Power Rangers is the best example so far of taking a children’s TV property, adding a little bit of reality and SLIGHT darkness to keep the older crowd or any newcomers interested all the while throwing in a dash of nostalgia for the longtime fans. There are two tidbits of praise that I can throw out that should illustrate how much I enjoyed this film. First, I never cared for this franchise when it came out…I skewed just a little bit older than the demographic they were looking for, even though I’ve always been a fan of Voltron and Godzilla (so it should have been something I adored). But coming out of this film, not only can I not wait for what they’ll do for a sequel, but I wanted to buy the toys immediately. [He actually hasn’t done it yet…but he’s planning to. – Ed.] Second, anyone reading this site should know by now I’m a huge Transformers fan. When the franchise came to the big screen back in 2007, I was open to Michael Bay’s adaptation even though a fair number of Transformers fans were not. As the films went on, it became consistent that juvenile humor and just generally stupid shit was always going to be present (due to Bay’s involvement) and as a result, while I might enjoy the bulk of the films, there are always going to be parts that needed to be fast-forwarded past. I was accepting that this was simply a fact of life for these sorts of adaptations. Power Rangers proves this wrong. Sure, there are goofy moments and moments of comic relief…but they’re done so well and are so enmeshed in the spirit of the film that there’s no single joke that feels like it’s talking down to you or hits below the belt…whether it’s the “pee in this cup…NOW!” gag from the trailers or the silliness that the battle to save the Earth takes place at a Krispy Kreme…there’s nothing that made me squirm in my seat or made me make a mental note that this was a scene I was going to have to skip in the eventual home video release. As much as it pains me to say it, well done Power Rangers fans, you’ve gotten a movie that eclipses my beloved Transformers franchise. Bravo.

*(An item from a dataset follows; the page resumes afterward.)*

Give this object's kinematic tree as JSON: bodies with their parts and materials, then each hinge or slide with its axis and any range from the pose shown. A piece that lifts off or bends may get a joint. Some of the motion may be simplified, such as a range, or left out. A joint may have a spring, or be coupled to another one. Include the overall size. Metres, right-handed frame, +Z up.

It’s not perfect though. Elizabeth Banks as Rita Repulsa can get a little over the top even though I do love the reveal that she was a former Ranger herself. And while I wasn’t a fan of the franchise before this, I, like many, have wondered why they opted to give the Mastodon Zord eight legs or the Triceratops Zord six. Neither of these things were deal-breakers for me and I was quick to look past this…but I can see how it might be an irritant to long-time followers/fans of the franchise.
Ghost in the Shell: By the time this one came out, well, I was worried. You see, from the trailers, I’d gotten the same feeling as I had from when I first saw The Matrix trailer: either this is going to be amazing or it’s going to suck on an epic level. From what it looked like the movie was trying to achieve, there was not going to be any middle ground. [Don’t forget prior to all that, you had that idiotic ‘whitewashing’ controversy. – Ed.] And then the reviews came out…and the critics were not kind. Let me rephrase that: American critics weren’t kind. Japanese critics, where the source material originated, actually looked favorably on the film. Not surprisingly, I ended aligning more with the Japanese critics. Actually, I’m a step up from them…I absolutely loved the film.
Let’s start off with that source material. The film begins by mentioning Project 2571. Now, for those familiar with the original anime (I didn’t check to see if it was in the original manga), you’re asking “didn’t they mean 2501?” No. No they did not…and thank goodness. For those of you coming to the franchise fresh, Project 2501 refers to the Puppet Master, a sentient artificial intelligence and the focal point of the first anime. As to why I said ‘thank goodness’…well, EVERY iteration of Ghost in the Shell, be it the follow-up anime, Innocence, the two seasons of Stand Alone Complex, its associated OVA Solid State Society and maybe Arise (don’t know…I’ve only gotten about halfway through that one) and its associated OVA ‘The New Movie’…have all had the main focus fall on this type of complicated antagonist. So I was really happy to see the film go in a different direction from this. Project 2571 actually culminates in the creation of the Major…in this case named Mira Killian (…or is she?). The main antagonist…at least at the start…is a hacker named Kuze who is hacking into the cyberbrains of those associated with this Project. There are twists and turns…all the while capturing imagery from the original anime. The story itself, in the terms of this context, is original…but overall it’s a ‘theft and reclamation of identity’ type theme that we’ve seen before. I found this to be more forgivable than most critics for a couple of reasons. First, with this being an adaptation, it’s perfectly natural for the themes to shift. The original anime was created for a vastly different audience than this film and the same story just wasn’t going to float in a mainstream American audience. Second, by changing the antagonist from the Puppet Master to Kuze, you HAVE to change the theme. A sentient AI lends itself well to a discussion of what makes up a soul, the definition of self and the questions of existence. A man searching for an identity and a past stolen from him due to corporations pushing blindly forward with untested science in the name of the next shiny weapon gives rise to a whole other set of questions…and the film handles them fairly satisfactorily.
The real story about this film is the visuals. To put in one word: breathtaking. Between establishing the world of the film and capturing key moments in the anime and flawlessly translating them into live action, Rupert Sanders is to be congratulated. And if you really want to blow your socks off, go see it in IMAX 3d. [Which would have been an option to readers if you’d been more timely with this review, jackass. Hell, at this point, they’ll be lucky to find it in theaters at all! – Ed.] As I sat there watching the film, the only thing I could think of that was comparable, visually, was Ridley Scott’s Blade Runner.
And that’s where the epiphany hit. I’ll gladly go on the record to say that Sander’s Ghost in the Shell is this generation’s Blade Runner. Scott’s film opened to very mixed reviews and ended up bombing at the box office thanks to “a muddled plot” and being “an exercise of style over substance”. In the following years, the audience matured to see what a gem the film truly was (granted a few ‘revisions’ were needed by director Scott). I suspect that once American audiences move past this excessive political correctness and actually sit and see the movie for what it is…well, I’m certainly not expecting for Ghost in the Shell to be elevated to the same level as Blade Runner…but I hope in the passage of time that the film will be viewed more kindly and appreciated for being the visual masterpiece that it is.